Britain’s standing as a leading European centre for clean technology is under pressure after new data revealed a sharp decline in early-stage investment, raising concerns about the future pipeline of green innovation.

A report by Cleantech for UK (CTUK) shows that funding for the youngest low-carbon and renewable energy firms has fallen to its lowest level in five years. The value of early-stage deals was cut in half in 2025, while the number of transactions dropped from 188 in 2024 to just 94 last year.

The decline contrasts with the broader cleantech sector, which attracted £7.2 billion in total investment. That figure still places the UK ahead of Germany, which secured £1.7 billion, and France, which recorded £1.4 billion. However, analysts warn that headline totals mask a growing imbalance between mature companies and early-stage innovators.

Sarah Mackintosh, director of CTUK and a former government innovation lead, warned that the slowdown at the earliest stage of funding could have long-term consequences. She said that without consistent investment in startups, the UK risks losing its next generation of cleantech companies before they reach commercial scale.

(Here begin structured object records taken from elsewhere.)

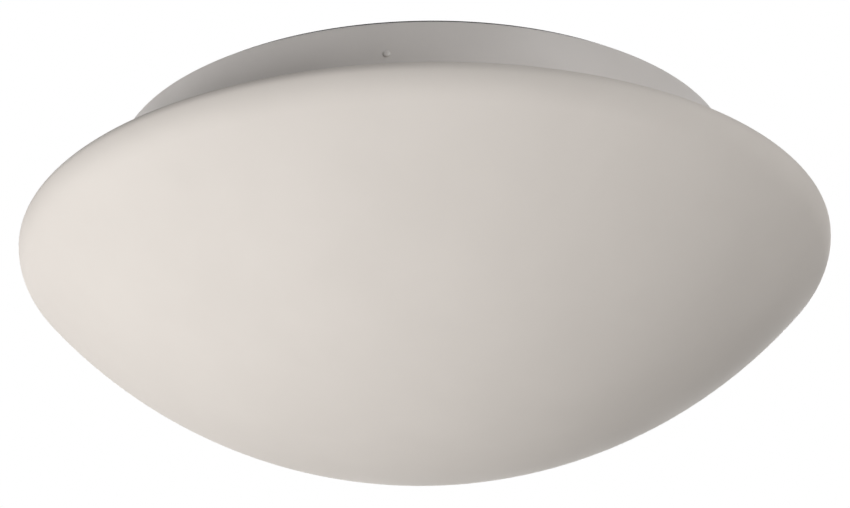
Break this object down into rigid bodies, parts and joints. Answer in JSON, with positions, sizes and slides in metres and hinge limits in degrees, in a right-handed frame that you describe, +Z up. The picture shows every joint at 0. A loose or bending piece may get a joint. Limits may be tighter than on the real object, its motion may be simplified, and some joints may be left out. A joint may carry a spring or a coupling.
{
  "type": "bathroom ceiling light",
  "caption": "Round flush ceiling light: lens-shaped opal glass shade gripped by spring clips under a shallow white steel pan, with a screw-in lamp lying level inside.",
  "frame": {"origin": "centre of the pan's back, in the plane of the ceiling it is screwed to", "axes": "+Z up, out of the pan's back into the ceiling; the lamp lies along X with its holder on the -X side; the rivet seen in the picture is near -Y"},
  "size_m": [0.3, 0.3, 0.1168],
  "materials": {
    "powder_coat": "matt white powder coat on pressed steel",
    "opal_glass": "opal glass, satin etched outside",
    "foam": "closed-cell foam",
    "silicone": "white silicone",
    "rubber": "black moulded rubber",
    "spring_steel": "spring steel strip",
    "zinc_steel": "zinc plated steel",
    "porcelain": "glazed porcelain",
    "brass": "stamped brass",
    "nickel": "nickel plated",
    "polyamide": "moulded polyamide",
    "lamp_white": "moulded white plastic",
    "lamp_globe": "frosted diffuser",
    "black_glass": "black vitrite",
    "lead_brown": "brown insulation",
    "lead_blue": "blue insulation",
    "lead_green": "green and yellow insulation"
  },
  "bodies": {
    "base": {"base_pan": "powder_coat", "ceiling_gasket": "foam", "cable_grommet": "rubber", "shade_clip_1": "spring_steel", "shade_clip_2": "spring_steel", "shade_clip_3": "spring_steel", "clip_rivet_1": "powder_coat", "clip_rivet_2": "powder_coat", "clip_rivet_3": "powder_coat", "lampholder_bracket": "zinc_steel", "bracket_screw_1": "zinc_steel", "bracket_screw_2": "zinc_steel", "lampholder_body": "porcelain", "lampholder_shell": "brass", "lampholder_contact": "brass", "holder_screw_1": "zinc_steel", "holder_screw_2": "zinc_steel", "terminal_block": "polyamide", "terminal_barrel_1": "brass", "terminal_barrel_2": "brass", "terminal_barrel_3": "brass", "terminal_screw_1a": "zinc_steel", "terminal_screw_1b": "zinc_steel", "terminal_screw_2a": "zinc_steel", "terminal_screw_2b": "zinc_steel", "terminal_screw_3a": "zinc_steel", "terminal_screw_3b": "zinc_steel", "terminal_fixing_screw_1": "zinc_steel", "terminal_fixing_screw_2": "zinc_steel", "earth_ring_terminal": "nickel", "earth_washer": "zinc_steel", "earth_screw": "zinc_steel", "lead_live": "lead_brown", "lead_neutral": "lead_blue", "lead_earth": "lead_green"},
    "shade": {"glass_shade": "opal_glass", "shade_seal": "silicone"},
    "lamp_tip": {"lamp_contact": "nickel", "lamp_insulator": "black_glass"},
    "lamp": {"lamp_cap": "nickel", "lamp_housing": "lamp_white", "lamp_globe": "lamp_globe"}
  },
  "joints": [
    {"name": "shade_pull", "type": "slide", "parent": "base", "child": "shade", "axis": [0, 0, -1], "range_m": [0, 0.12], "deforming": ["shade_clip_1", "shade_clip_2", "shade_clip_3"]},
    {"name": "lamp_travel", "type": "slide", "parent": "base", "child": "lamp_tip", "axis": [1, 0, 0], "range_m": [0, 0.01825]},
    {"name": "lamp_turn", "type": "hinge", "parent": "lamp_tip", "child": "lamp", "pos_m": [-0.0646, 0, -0.05], "axis": [1, 0, 0], "range_deg": [0, 1800]}
  ],
  "couplings": [
    {"joint": "lamp_travel", "follows": "lamp_turn", "m_per_rad": 0.00057757}
  ]
}
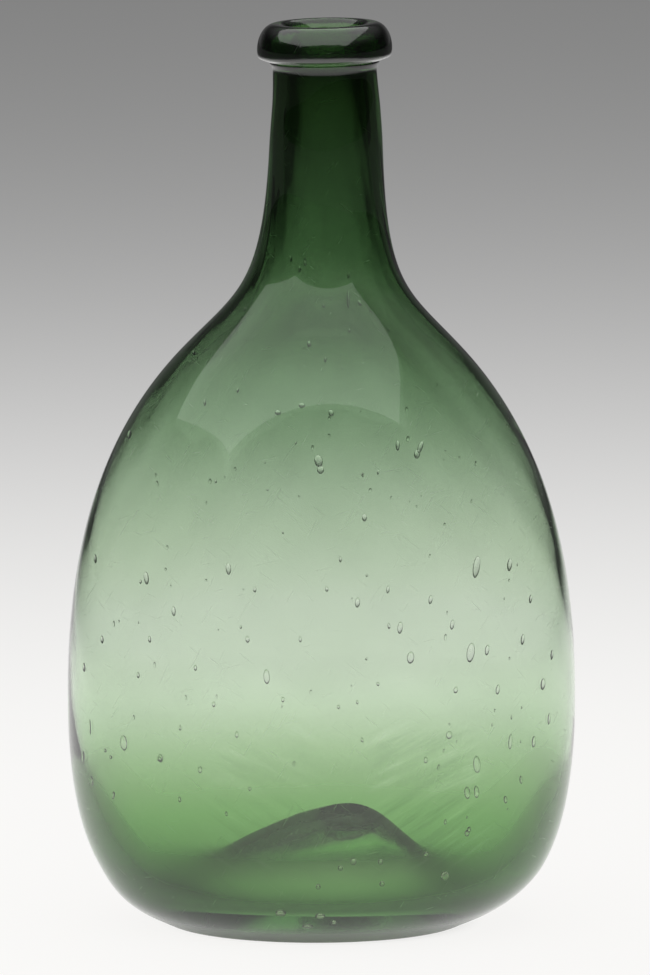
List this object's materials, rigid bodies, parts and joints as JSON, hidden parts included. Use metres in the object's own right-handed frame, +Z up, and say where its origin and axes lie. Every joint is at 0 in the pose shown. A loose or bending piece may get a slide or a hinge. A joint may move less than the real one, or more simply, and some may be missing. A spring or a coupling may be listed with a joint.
{
  "type": "chestnut flask",
  "caption": "Free blown, flattened glass flask with a tall round neck, a laid-on ring lip, a pushed-up base and a rough pontil scar; it stands on a narrow flat ring and is open at the mouth.",
  "frame": {"origin": "on the floor, under the middle of the flattened body", "axes": "+Z up along the neck, +X along the broad width of the body, +Y along its flat depth; the broad face seen in the picture looks towards -Y"},
  "size_m": [0.1284, 0.0924, 0.229],
  "materials": {
    "body_glass": "clear green bottle glass, fire polished, with seeds and faint scratches",
    "lip_glass": "the same green glass, thicker and darker, tooled smooth",
    "scar_glass": "the same green glass, broken off rough and left unpolished"
  },
  "bodies": {
    "root": {"flask_body": "body_glass", "applied_lip": "lip_glass", "pontil_scar": "scar_glass"}
  },
  "joints": []
}
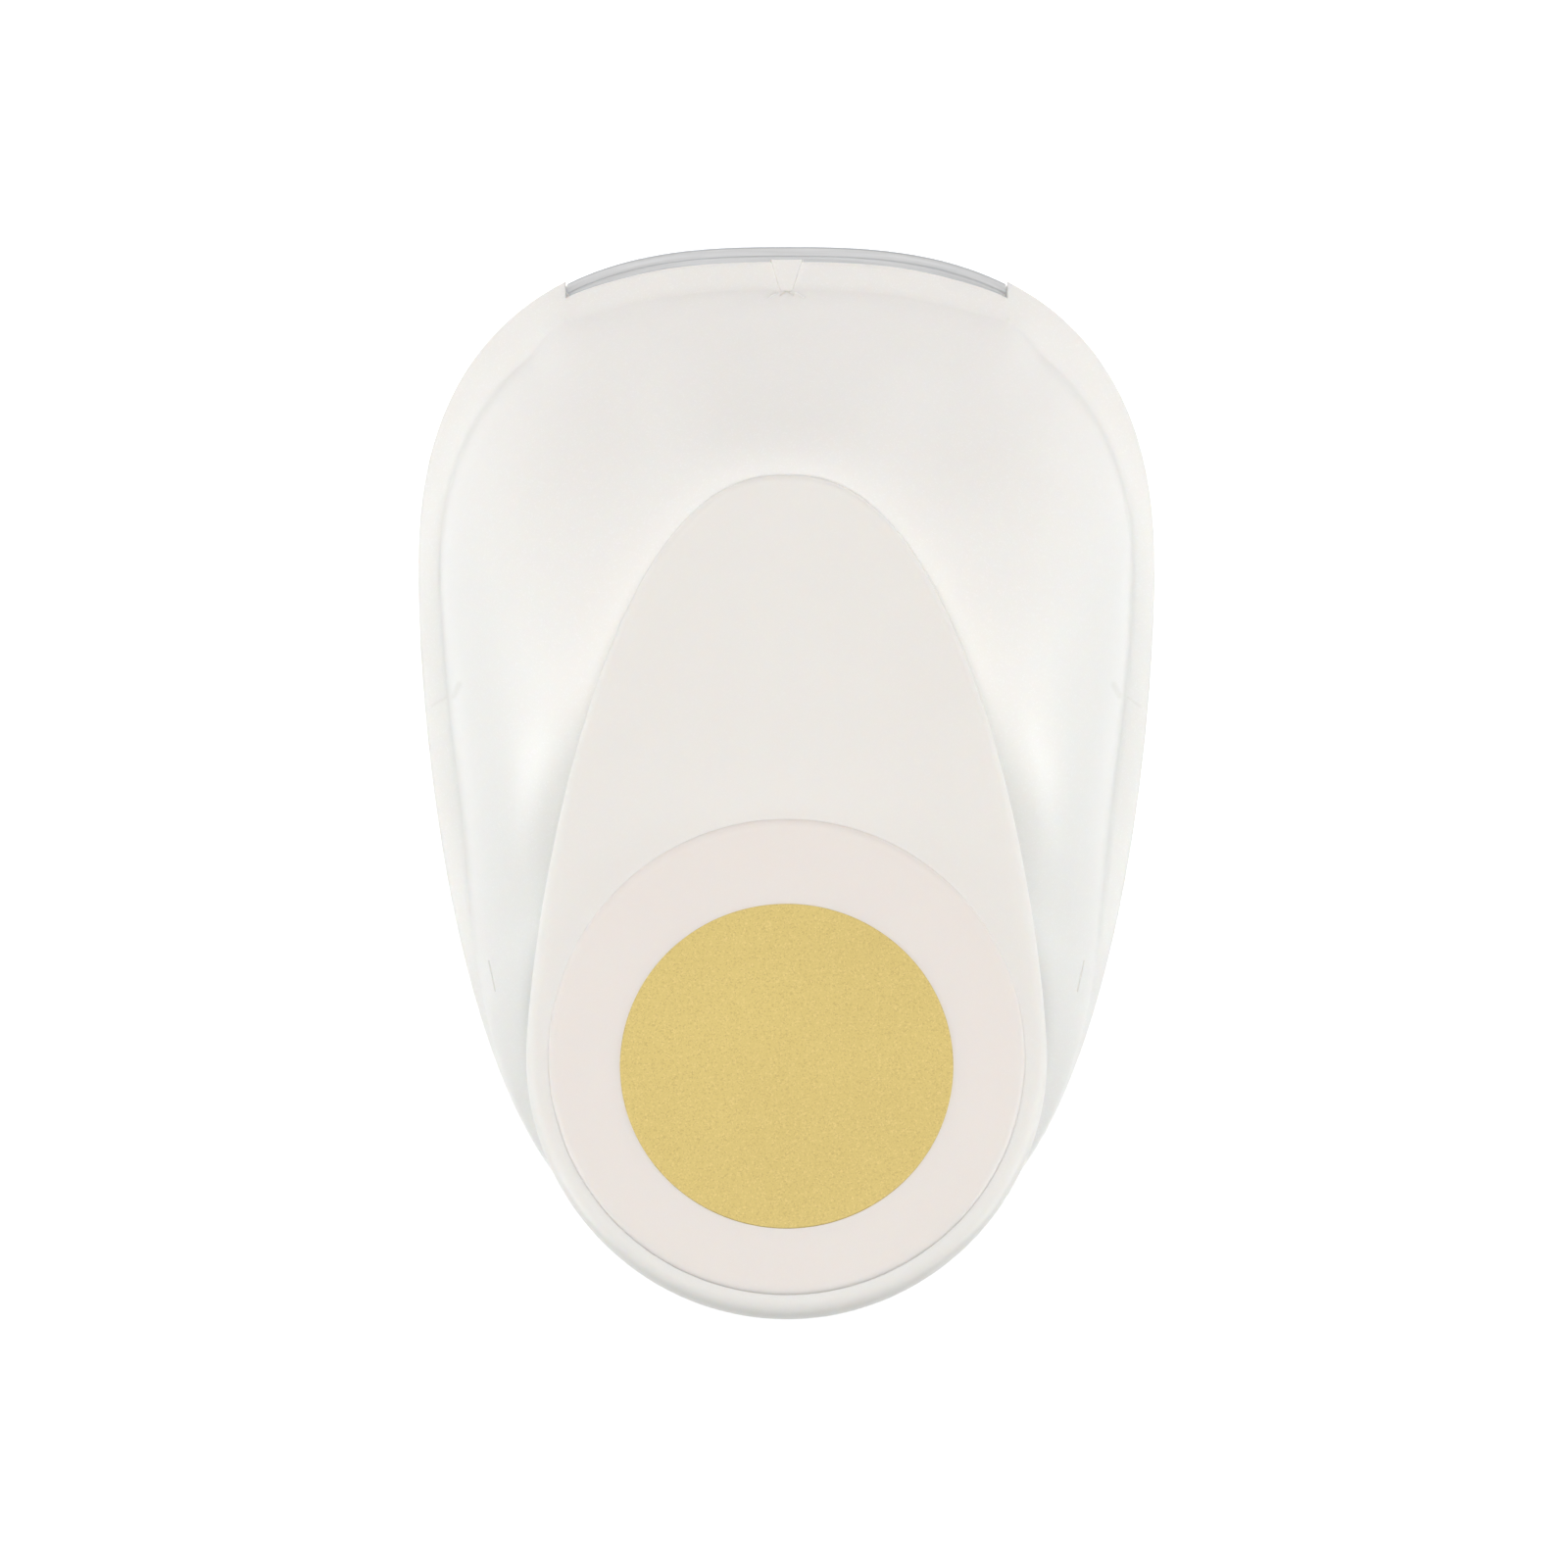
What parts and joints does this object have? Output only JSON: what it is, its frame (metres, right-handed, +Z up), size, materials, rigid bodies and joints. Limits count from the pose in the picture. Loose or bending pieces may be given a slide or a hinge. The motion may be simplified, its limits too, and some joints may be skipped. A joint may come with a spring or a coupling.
{
  "type": "circle punch",
  "caption": "Lever craft punch for paper circles: a domed white housing with a steel mouth and a sloping lever with a round thumb pad.",
  "frame": {"origin": "middle of the footprint, on the surface the punch stands on", "axes": "+Z up, -Y towards the paper mouth, +Y towards the thumb pad, X = 0 is the plane of symmetry"},
  "size_m": [0.0778, 0.1102, 0.0649],
  "materials": {
    "housing_plastic": "pearly white, fine satin grain",
    "lever_plastic": "warm white, smooth satin",
    "die_steel": "ground",
    "plated_steel": "zinc plated",
    "spring_wire": "drawn wire",
    "bronze": "sintered",
    "gold_foil": "matt metallic foil"
  },
  "bodies": {
    "housing": {"base_tray": "housing_plastic", "upper_shell": "housing_plastic", "housing_screw_1": "plated_steel", "housing_screw_2": "plated_steel", "housing_screw_3": "plated_steel", "housing_screw_4": "plated_steel", "die_plate": "die_steel", "guide_plate": "die_steel", "spacer_left": "die_steel", "spacer_right": "die_steel", "frame_rivet_1": "plated_steel", "frame_rivet_2": "plated_steel", "frame_rivet_3": "plated_steel", "frame_rivet_4": "plated_steel", "pivot_pin": "plated_steel", "pin_clip_left": "plated_steel", "pin_clip_right": "plated_steel", "guide_post_left": "plated_steel", "guide_post_right": "plated_steel", "post_clip_left": "plated_steel", "post_clip_right": "plated_steel", "return_spring_left": "spring_wire", "return_spring_right": "spring_wire"},
    "lever": {"lever_shell": "lever_plastic", "thumb_pad": "lever_plastic", "gold_disc": "gold_foil", "lever_arm": "plated_steel", "press_pin": "plated_steel", "press_roller": "plated_steel", "arm_screw_front": "plated_steel", "arm_screw_rear": "plated_steel"},
    "punch": {"punch_cutter": "die_steel", "punch_carrier": "plated_steel", "guide_bush_left": "bronze", "guide_bush_right": "bronze", "carrier_screw_left": "plated_steel", "carrier_screw_right": "plated_steel"}
  },
  "joints": [
    {"name": "lever_press", "type": "hinge", "parent": "housing", "child": "lever", "pos_m": [0, -0.03905, 0.0175], "axis": [-1, 0, 0], "range_deg": [0, 12.4], "stiffness_Nm_per_rad": 1.2, "springref_deg": -8.02},
    {"name": "punch_stroke", "type": "slide", "parent": "housing", "child": "punch", "axis": [0, 0, -1], "range_m": [0, 0.003], "deforming": ["return_spring_left", "return_spring_right"]}
  ],
  "couplings": [
    {"joint": "punch_stroke", "follows": "lever_press", "m_per_rad": 0.01386}
  ]
}
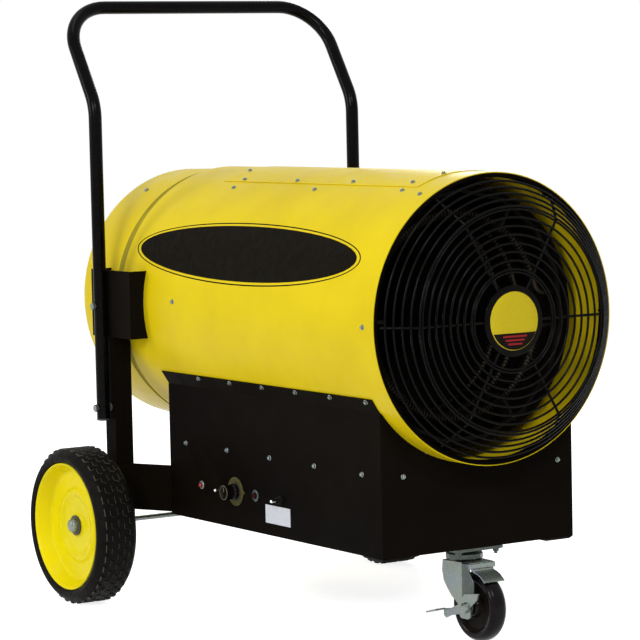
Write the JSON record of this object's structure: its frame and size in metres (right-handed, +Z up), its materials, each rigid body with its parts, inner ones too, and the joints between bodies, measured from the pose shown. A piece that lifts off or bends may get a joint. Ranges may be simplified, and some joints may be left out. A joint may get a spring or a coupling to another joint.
{
  "type": "forced air heater",
  "caption": "Wheeled electric forced air heater: a drum with fan, elements and wire guards on a control cabinet, with rear wheels, a push handle and a braked swivel caster.",
  "frame": {"origin": "on the floor, under the middle of the overall box", "axes": "+X towards the warm air outlet, +Z up, -Y towards the control panel"},
  "size_m": [1.0876, 0.7984, 1.1628],
  "materials": {
    "yellow_enamel": "gloss",
    "rim_enamel": "gloss",
    "black_enamel": "satin",
    "black_wire": "gloss",
    "zinc_plate": "satin",
    "chrome_plate": "polished",
    "tyre_rubber": "matte",
    "phenolic": "gloss",
    "element_sheath": "oxidised",
    "bare_aluminium": "mill",
    "red_lens": "gloss",
    "olive_dial": "satin",
    "motor_enamel": "satin",
    "moulded_plastic": "matte"
  },
  "bodies": {
    "chassis": {"drum_jacket": "yellow_enamel", "rear_section": "yellow_enamel", "top_access_cover": "yellow_enamel", "hub_badge": "yellow_enamel", "outlet_ring": "black_enamel", "inlet_ring": "black_enamel", "inner_liner": "black_enamel", "fan_orifice": "black_enamel", "outlet_guard": "black_wire", "inlet_guard": "black_wire", "element_rack": "bare_aluminium", "heating_element_1": "element_sheath", "heating_element_2": "element_sheath", "heating_element_3": "element_sheath", "motor_housing": "motor_enamel", "motor_mount": "black_enamel", "cabinet_side_near": "black_enamel", "cabinet_side_far": "black_enamel", "cabinet_front": "black_enamel", "cabinet_rear": "black_enamel", "cabinet_floor": "black_enamel", "wiring_baffle": "zinc_plate", "contactor": "moulded_plastic", "cable_gland": "moulded_plastic", "pilot_bezel": "chrome_plate", "pilot_lens": "red_lens", "power_switch": "zinc_plate", "thermostat_dial": "olive_dial", "reset_bezel": "chrome_plate", "fan_switch": "zinc_plate", "leg_near": "black_enamel", "leg_far": "black_enamel", "saddle_near": "black_enamel", "saddle_far": "black_enamel", "cabinet_arm_near": "black_enamel", "cabinet_arm_far": "black_enamel", "upper_bolt_near": "zinc_plate", "upper_bolt_far": "zinc_plate", "lower_bolt_near": "zinc_plate", "lower_bolt_far": "zinc_plate", "push_handle": "black_wire", "rear_axle": "zinc_plate", "cap_nut_near": "chrome_plate", "cap_nut_far": "chrome_plate", "caster_plate": "zinc_plate"},
    "near_wheel": {"wheel_rim_near": "rim_enamel", "tyre_near": "tyre_rubber"},
    "far_wheel": {"wheel_rim_far": "rim_enamel", "tyre_far": "tyre_rubber"},
    "caster_yoke": {"caster_fork": "zinc_plate", "caster_axle": "zinc_plate"},
    "front_wheel": {"caster_wheel": "phenolic"},
    "foot_lever": {"brake_lever": "zinc_plate"},
    "shoe": {"brake_shoe": "zinc_plate"},
    "fan": {"fan_rotor": "bare_aluminium", "fan_shaft": "zinc_plate"},
    "knob": {"thermostat_knob": "phenolic"},
    "power_lever": {"power_toggle": "chrome_plate"},
    "fan_lever": {"fan_toggle": "chrome_plate"},
    "reset": {"reset_button": "phenolic"}
  },
  "joints": [
    {"name": "near_wheel_roll", "type": "hinge", "parent": "chassis", "child": "near_wheel", "pos_m": [-0.3798, -0.3564, 0.15052], "axis": [0, 1, 0], "continuous": true},
    {"name": "far_wheel_roll", "type": "hinge", "parent": "chassis", "child": "far_wheel", "pos_m": [-0.3798, 0.3564, 0.15052], "axis": [0, 1, 0], "continuous": true},
    {"name": "caster_swivel", "type": "hinge", "parent": "chassis", "child": "caster_yoke", "pos_m": [0.3842, 0, 0.15], "axis": [0, 0, 1], "continuous": true},
    {"name": "caster_roll", "type": "hinge", "parent": "caster_yoke", "child": "front_wheel", "pos_m": [0.4282, 0, 0.06228], "axis": [0, 1, 0], "continuous": true},
    {"name": "brake_press", "type": "hinge", "parent": "caster_yoke", "child": "foot_lever", "pos_m": [0.4282, 0, 0.06228], "axis": [0, 1, 0], "range_deg": [-20, 0]},
    {"name": "shoe_close", "type": "hinge", "parent": "caster_yoke", "child": "shoe", "pos_m": [0.4352, 0, 0.1354], "axis": [0, 1, 0], "range_deg": [0, 3]},
    {"name": "fan_spin", "type": "hinge", "parent": "chassis", "child": "fan", "pos_m": [-0.2038, 0, 0.5754], "axis": [1, 0, 0], "continuous": true},
    {"name": "thermostat_turn", "type": "hinge", "parent": "chassis", "child": "knob", "pos_m": [-0.0498, -0.2085, 0.236], "axis": [0, 1, 0], "range_deg": [0, 270]},
    {"name": "power_flip", "type": "hinge", "parent": "chassis", "child": "power_lever", "pos_m": [-0.0908, -0.2115, 0.236], "axis": [1, 0, 0], "range_deg": [-14, 14]},
    {"name": "fan_flip", "type": "hinge", "parent": "chassis", "child": "fan_lever", "pos_m": [0.1062, -0.2115, 0.236], "axis": [1, 0, 0], "range_deg": [-14, 14]},
    {"name": "reset_push", "type": "slide", "parent": "chassis", "child": "reset", "axis": [0, 1, 0], "range_m": [0, 0.003], "stiffness_N_per_m": 300}
  ],
  "couplings": [
    {"joint": "shoe_close", "follows": "brake_press", "ratio": -0.15}
  ]
}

CTUK attributes the downturn to what it describes as a “triple squeeze”: high industrial energy costs, the closure of the government’s Net Zero Innovation Portfolio without a replacement, and reduced investor appetite amid higher interest rates.

Although recent government reforms have attempted to separate gas and electricity pricing, reducing the influence of expensive gas on renewable pricing, energy costs in the UK remain among the highest in Europe. This continues to affect capital-intensive sectors such as battery manufacturing and carbon capture.

External pressures have also added strain. Ongoing geopolitical tensions linked to the US–Iran conflict and instability around the Strait of Hormuz have contributed to concerns over energy price volatility. The International Monetary Fund has warned that the UK could face one of the sharpest growth slowdowns in the G7, alongside elevated inflation risks.

Despite challenges at the early stage, later-stage investment in cleantech remains relatively strong. Equity funding rose 58% year-on-year to £3.9 billion, driven largely by established firms. Significant deals included a £750 million raise by Kraken, part of the Octopus Energy Group, and £130 million for Highview Power. However, this still falls short of the 2023 peak of £11.9 billion.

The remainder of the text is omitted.